Na Inglaterra é diferente? Nada disso… Os dados mostram que a taxa de professores temporários em escolas públicas duplicou entre 2011 e 2014 (de 0,5% para 1,2%), tamanha a dificuldade para encontrar professores. Dados da Association of School and College Leaders mostram ainda que três em cada quatro diretores estão pedindo para que os professores passem a dar aulas de disciplinas em que não são especialistas. No caso específico das aulas de física, o número de aulas ministradas por professores sem formação na área aumentou de 21% para 28% entre 2010 e 2014 no país. Outros dados dão conta de que muitos docentes têm deixado a Inglaterra para lecionar em outros países.
Brasil, Inglaterra. Tão diferentes e enfrentando o mesmo problema, cujas raízes são as mesmas. Por que não há professores tanto em terras britânicas como brasileiras? A primeira coisa que vem em mente quando perguntamos isso é: “Ah, mas o salário do professor é muito baixo… É claro que ninguém quer seguir essa profissão!”. É a mais pura verdade: nossos docentes recebem em média o equivalente à metade (52,5%) do salário dos outros profissionais de nível superior. Em reais, para ficar bem claro: enquanto os docentes da rede pública têm média salarial de R$ 3.846,40, um advogado, engenheiro ou qualquer outro diplomado recebe em média R$ 7.325,10.
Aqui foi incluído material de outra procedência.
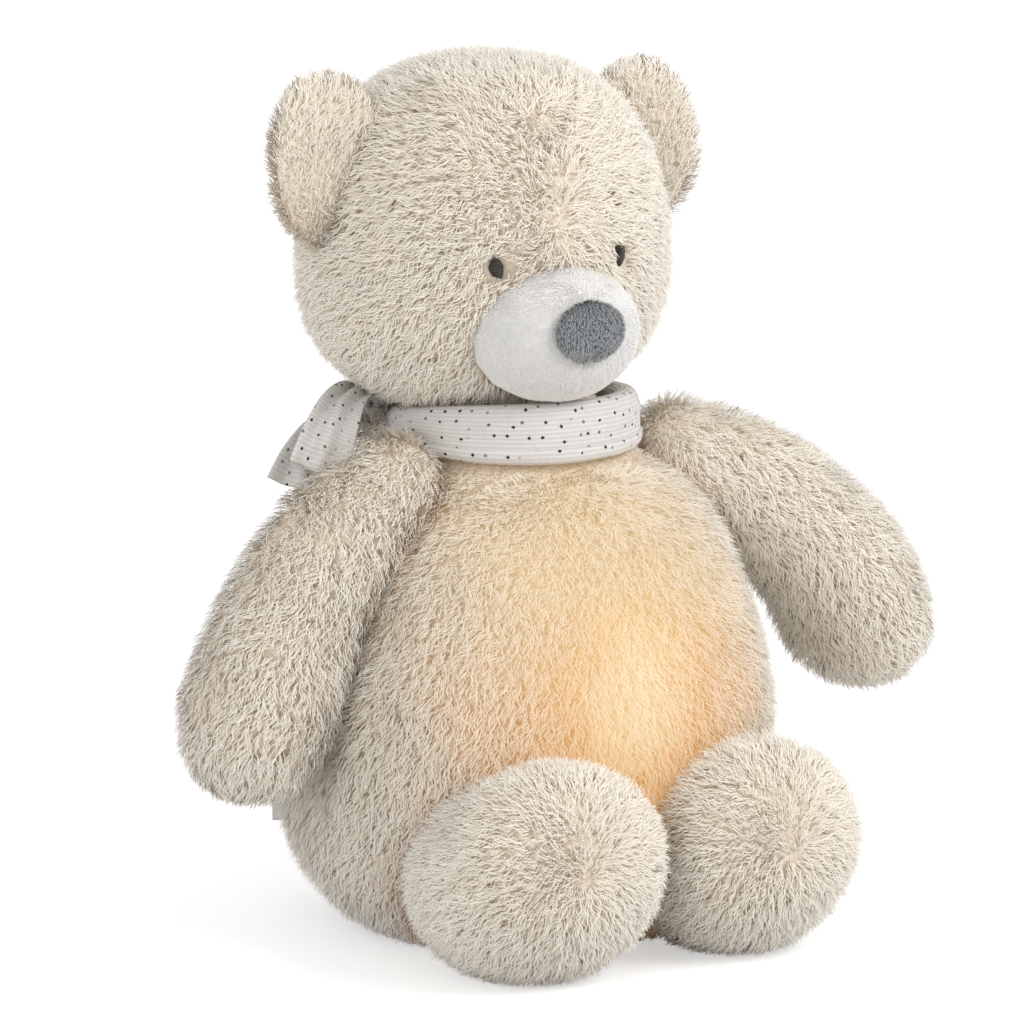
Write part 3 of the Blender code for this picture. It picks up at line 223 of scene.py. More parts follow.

O problema, porém, é muito mais complexo do que apenas a questão salarial. Os jovens respondem: embora 37,6% dos estudantes de ensino médio já tenham pensado em seguir carreira no magistério, 23,5% já desistiram da ideia. E por quê? Porque reconhecem que os alunos não respeitam os professores (20,9%) e também porque acreditam que a sociedade não valorize a profissão (14,2%). O salário, é claro, também afasta: 17,7% dos jovens acham a remuneração inicial muito baixa. Os dados são da pesquisa Repensar o Ensino Médio.
O diagnóstico foi feito, e está na boca daqueles que seriam os futuros professores: a juventude. É preciso o entendimento da sociedade brasileira de que o professor é o profissional-chave para o desenvolvimento do país. Tal expectativa precisa ser criada para que tenhamos políticas públicas que atendam a essa demanda fundamental, observando a estrutura da formação inicial, a qualidade da formação continuada e as condições de trabalho que, sabemos, são precárias.
Se essas providências não forem tomadas com urgência, no andar dessa grande carruagem chamada Brasil, a resposta para a pergunta que dá título a essa coluna pode não ser positiva. Precisamos de mais professores – e, para isso, precisamos que mais jovens queiram abraçar essa profissão essencial, dando-lhe o valor transversal que ela tem para o desenvolvimento da nossa sociedade.